Œuvres poétiques complètes


Banville, Théodore de. Œuvres poétiques complètes. Édition critique. Publiée sous la direction de Peter J. Edwards. Tome I. Les Cariatides. Textes établis, Notices, Variantes et Notes par Peter S. Hambly. Avec une préface à l'édition critique par Edgard Pich. Paris: Honoré Champion, éditeur, 2000. Pp. xvi + 595. ISBN 2-7453-0352-X (Tome I); ISBN 2-85203-342-9 (édition complète). [Illustrations hors-texte.]

The publication of the critical edition of Théodore de Banville's Œuvres poétiques complètes is approaching completion. Volume I completes the publication of Ban-ville's collected poetry, amply supplemented by variant readings, poems removed, and others never included. Still coming is an eighth volume of uncollected poetry and two volumes of prose (miscellaneous pieces and a new edition with variants of the Petit traité de versification française). In this volume, Edgard Pich's "Préface" serves as a brief, but substantial appreciation of Banville's place in the "école de 1857" (ix). Pich sees Banville as a more productive and varied poet than Baudelaire and Leconte de Lisle. He presents him as an "homme du juste milieu," fond of satire and caricature, but sharing with Nerval tendencies to depression and the temptation of suicide (vii). Pich makes an interesting point that Banville, rather than being a practitioner of the "vers libre," chose the "vers en liberté" (ix), in the sense that he did not link metrical conventions as closely to syntactical structuration as did other poets.

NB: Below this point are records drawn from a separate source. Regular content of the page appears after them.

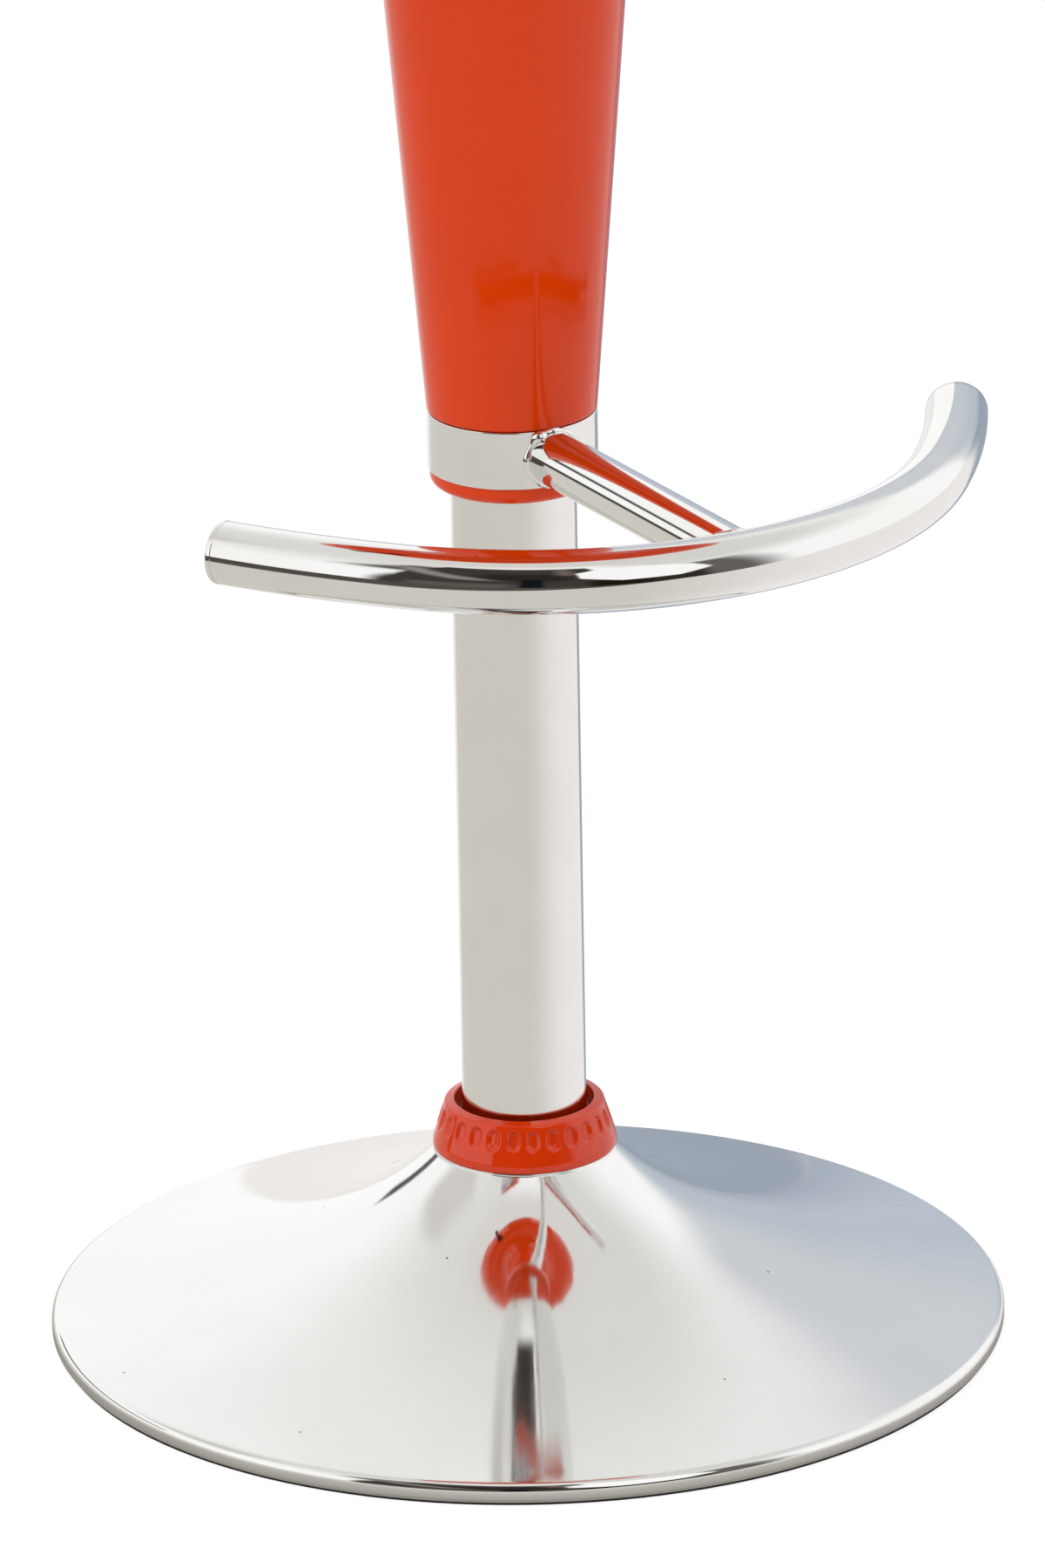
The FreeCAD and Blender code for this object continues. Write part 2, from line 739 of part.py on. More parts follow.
def make_trim_and_collar():
    """Orange guide bush on the column, and the chromed collar it carries under the cone."""
    flange = collar_radius - size("trim_inset")
    trim_bottom = size("collar_base") - size("trim_height")
    screw_radius = size("grub_diameter") / 2
    screw_start = sleeve_radius + size("column_wall")
    collar_fit = collar_bore - fixed
    cone_fit = collar_radius - size("shell_wall") - fixed
    sleeve_top = collar_top + size("sleeve_height")
    trim = Piece("trim_bush")
    trim.revolve([
        Corner(sleeve_radius, trim_bottom),
        Corner(flange, trim_bottom, radius=size("trim_bend")),
        Corner(flange, size("collar_base")),
        Corner(collar_fit, size("collar_base")),
        Corner(collar_fit, collar_top),
        Corner(cone_fit, collar_top),
        Corner(cone_fit, sleeve_top),
        Corner(sleeve_radius, sleeve_top),
    ])
    screw_hole(trim, screw_radius + fixed, screw_start, collar_radius)

    collar = tube("footrest_collar", collar_bore, collar_radius, size("collar_base"), collar_top)
    screw_hole(collar, screw_radius + fixed, screw_start, collar_radius + size("overrun"))

    screw = Piece("collar_screw")
    face = screw.sketch("XZ_Plane", -(collar_radius - size("grub_inset")))
    draw_circle(face, ZERO, collar_middle, screw_radius)
    screw.pad(face, collar_radius - size("grub_inset") - screw_start)
    key = screw.sketch("XZ_Plane", -(collar_radius - size("grub_inset")))
    draw_outline(key, hexagon_corners(ZERO, collar_middle, screw_radius / 2))
    screw.cut(key, screw_radius, Reversed=True)


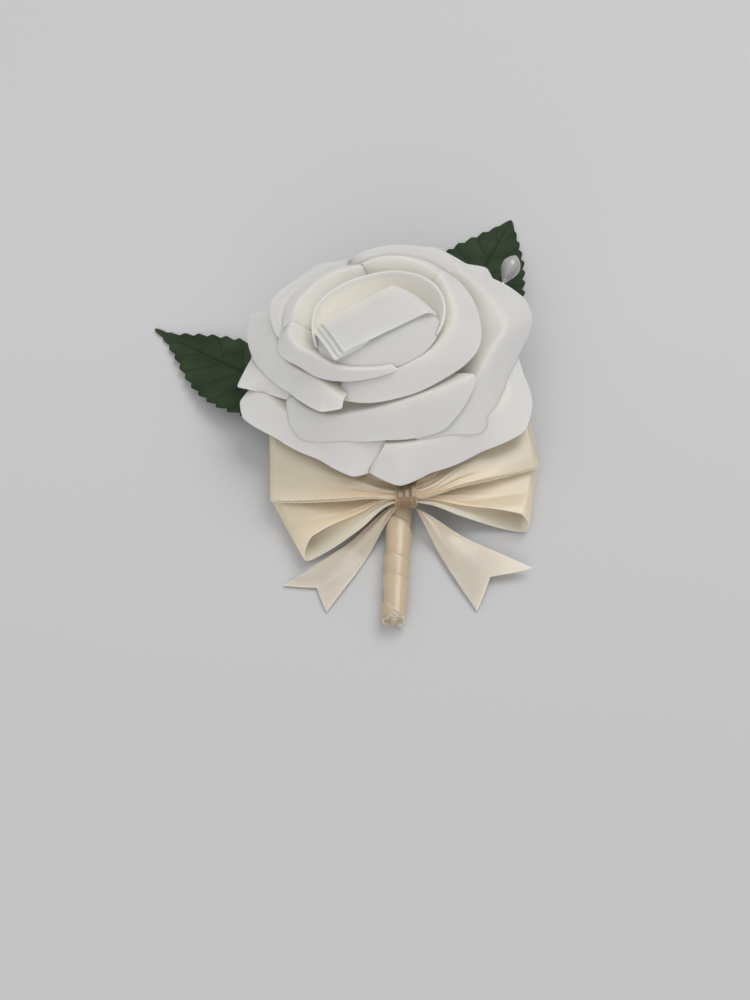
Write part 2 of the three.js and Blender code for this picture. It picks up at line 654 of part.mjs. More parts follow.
function pearl() {
  const profile = [];
  for (let i = 0; i <= 10; i++) {
    const t = i / 10;
    const r = PEARL_R * Math.sin(Math.PI * Math.pow(t, 1.4)) * (0.86 + 0.14 * t);
    profile.push([Math.max(0, i === 0 || i === 10 ? 0 : r), t * PEARL_L]);
  }
  const s = solid(turned(profile, 16));
  const bore = solid(new THREE.CylinderGeometry(PIN_R + 0.15, PIN_R + 0.15, 5.4, 12).rotateX(Math.PI / 2));
  return s.subtract(bore.translate([0, 0, 0.9]));
}

function alongPin(s, start) {
  const q = new THREE.Quaternion().setFromUnitVectors(new THREE.Vector3(0, 0, 1), PIN_DIR);
  const m = new THREE.Matrix4().compose(start, q, new THREE.Vector3(1, 1, 1));
  const g = geometryOf(s);
  g.applyMatrix4(m);
  return solid(g);
}

function pinShaft() {
  const len = PEARL_NECK.distanceTo(PIN_TO) + 3.4;
  const profile = [[0, 0], [PIN_R * 0.45, 1], [PIN_R, 2.6], [PIN_R, len], [0, len]];
  return alongPin(solid(turned(profile, 12)), PIN_TO.clone());
}

function pinBore() {
  const r = PIN_R + GAP;
  return solid(new THREE.CylinderGeometry(r, r, 30, 10).rotateX(Math.PI / 2)).translate([0, 0, 15]);
}

// ---- the parts put together ----
const group = new THREE.Group();
function add(name, geometry, color, roughness) {
  const g = geometry.isBufferGeometry ? geometry : geometryOf(geometry);
  g.computeVertexNormals();
  const mesh = new THREE.Mesh(g, new THREE.MeshStandardMaterial({ color, roughness }));
  mesh.name = name;
  group.add(mesh);
}

add("rose_bloom", bloom(), 0xe6e2d8, 0.8);
const calyx = solid(turned(CALYX, 24)).translate([BLOOM_AT[0], BLOOM_AT[1], 0]);
add("rose_calyx", calyx.subtract(stemRod(GAP)), 0x3c5a34, 0.6);
add("rose_stem", stemRod(0), 0x45663a, 0.6);
for (const name of Object.keys(LEAVES)) {
  add(name, solid(leafBlade(LEAVES[name])).add(solid(petiole(name, 0))), 0x2f3f2c, 0.75);
}

let wrap = solid(rod(WRAP_LINE, wrapRadius, 14, 31));
wrap = wrap.subtract(stemRod(GAP));
for (const name of Object.keys(LEAVES)) wrap = wrap.subtract(solid(petiole(name, GAP)));
wrap = wrap.subtract(alongPin(pinBore(), PIN_TO.clone().addScaledVector(PIN_DIR, -GAP)));
const mouth = solid(new THREE.CylinderGeometry(2.05, 2.05, 4.4, 16));
wrap = wrap.subtract(mouth.translate([1.32, WRAP_Y1, WRAP_R1 - FLAT_CUT]));
wrap = wrap.trimByPlane([0, 0, 1], 0);
add("stem_wrap", wrap, 0xcdb995, 0.5);

for (const name of Object.keys(LOOPS)) add(name, solid(loop(LOOPS[name])), 0xd8c8a8, 0.4);
for (const name of Object.keys(TAILS)) add(name, solid(tail(TAILS[name])), 0xd8c8a8, 0.4);
add("bow_knot", knotBand(), 0xd9c6ae, 0.4);
add("pin_shaft", pinShaft(), 0xb9b9bd, 0.3);
add("pin_pearl", alongPin(pearl(), PEARL_NECK.clone()), 0xe4e2da, 0.25);

const box = new THREE.Box3().setFromObject(group);
group.position.set(-(box.min.x + box.max.x) / 2, -(box.min.y + box.max.y) / 2, -box.min.z);
group.updateMatrixWorld(true);

export default group;
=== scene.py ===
# Foam rose boutonniere, lying face up with its wrapped stem towards the camera.
import math
import bpy
import bmesh
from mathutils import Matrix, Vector


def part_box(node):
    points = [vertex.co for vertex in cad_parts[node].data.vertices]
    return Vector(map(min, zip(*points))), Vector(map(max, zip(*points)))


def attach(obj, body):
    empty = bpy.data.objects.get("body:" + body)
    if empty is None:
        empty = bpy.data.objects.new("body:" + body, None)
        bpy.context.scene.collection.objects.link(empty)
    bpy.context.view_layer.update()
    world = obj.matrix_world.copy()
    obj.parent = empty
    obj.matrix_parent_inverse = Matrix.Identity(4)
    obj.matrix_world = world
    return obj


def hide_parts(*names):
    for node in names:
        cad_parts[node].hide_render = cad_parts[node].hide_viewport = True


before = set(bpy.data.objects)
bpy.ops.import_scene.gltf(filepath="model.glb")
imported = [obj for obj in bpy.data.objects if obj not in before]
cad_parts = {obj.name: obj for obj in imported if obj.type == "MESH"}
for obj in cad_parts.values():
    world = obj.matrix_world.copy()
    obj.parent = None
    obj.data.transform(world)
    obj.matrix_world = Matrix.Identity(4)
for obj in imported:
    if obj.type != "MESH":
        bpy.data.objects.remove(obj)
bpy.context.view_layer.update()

# Where the flower stands: the calyx sits on the bloom's axis, and every other size is measured in
# millimetres from a point close by that axis, on the table top.
MM = 0.001
calyx_low, calyx_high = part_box("rose_calyx")
AXIS = (-1.0, 3.0)
SHIFT = ((calyx_low[0] + calyx_high[0]) / 2 / MM - AXIS[0], (calyx_low[1] + calyx_high[1]) / 2 / MM - AXIS[1])


def spot(x, y, z):
    return Vector(((x + SHIFT[0]) * MM, (y + SHIFT[1]) * MM, z * MM))


# ---------------------------------------------------------------------------
# Camera: a 40 mm lens held about 30 cm away, looking down on the flower from the stem's side.
CAMERA_DOWN = math.radians(57)
CAMERA_FAR = 316.0
VIEW_RIGHT, VIEW_UP = -3.41, 25.6
lens = bpy.data.cameras.new("camera")
lens.lens = 40
lens.sensor_width = 36
lens.clip_start = 0.01
camera = bpy.data.objects.new("camera", lens)
bpy.context.collection.objects.link(camera)
camera.location = spot(
    VIEW_RIGHT,
    -CAMERA_FAR * math.cos(CAMERA_DOWN) - VIEW_UP * math.sin(CAMERA_DOWN),
    CAMERA_FAR * math.sin(CAMERA_DOWN) - VIEW_UP * math.cos(CAMERA_DOWN),
)
camera.rotation_euler = (math.pi / 2 - CAMERA_DOWN, 0, 0)
bpy.context.scene.camera = camera
bpy.context.scene.view_settings.view_transform = "Standard"

# ---------------------------------------------------------------------------
# Studio: a matt pale grey table and one broad soft light from behind on the right, with a pale room.
room = bpy.data.worlds.new("room")
room.use_nodes = True
room.node_tree.nodes["Background"].inputs["Color"].default_value = (0.97, 0.98, 1.0, 1)
room.node_tree.nodes["Background"].inputs["Strength"].default_value = 0.48
bpy.context.scene.world = room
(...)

Banville was born on March 14, 1823, almost two years after Baudelaire. He was nineteen years old when the first edition of Les Cariatides appeared in late October 1842. The selection of reviews and critical articles on this first volume contains a number of interesting remarks. If M. Banville were forty years old, opined La Revue Indépendante (Dec. 10, 1842), it would be necessary to say "il y a là un grand poëte perdu" but, since the poet was only a youth, one could say "il y a là un grand poëte à naître" (361). Jules Janin felt that Banville had slid downhill from his imitation of Virgil, Ovid, and La Fontaine to a level a bit lower than M. Parny (363). Writing much later (1923), G. Jean-Aubry underscores Banville's entry on the literary scene as a remarkable "instrumentiste du vers": "à l'époque même où Baudelaire, son aîné de deux ans, rime péniblement encore les strophes chevillées de 'L'Albatros', la science prosodique de Banville est complète" (373). Jean-Aubry suggests that Banville was working under the influence of Sainte-Beuve as well as that of Hugo, Gautier, and Musset (377). He saw Les Cariatides as a "témoignage délicieux d'une précocité à peu près sans rivale, non seulement même parce que ce recueil contient des pièces qui peuvent compter parmi les meilleures de son œuvre, mais encore parce qu'elles en [End Page 186] sont la clef" (378). In his "notice" for this first volume, Peter S. Hambly recalls the significant place accorded Banville by Édouard Maynial in his Anthologie des poètes du XIXe siècle (1935). Hambly stresses the respect major contemporary poets (Baudelaire, Verlaine, Rimbaud, Mallarmé) had for Banville (349-50). Recently, I found it striking that Rimbaud, for example, had known "La Voie lactée" well enough to have alluded to it in his "Ophélie." Banville's themes derive much more from classical poets and from mythology than from contemporary events - he did not yet have Napoléon III or Thiers to provoke his mordant satirical vein.

Among the elements of the ample scholarly apparatus, I would note the interesting list of "Pièces des Cariatides mises en musique" (569). Debussy set a number of poems to music and Georges Auric a smaller number, along with Th. Dubois, Ernest Cabaner, Rachel Pitt-Rivers, and Alfred Vernet.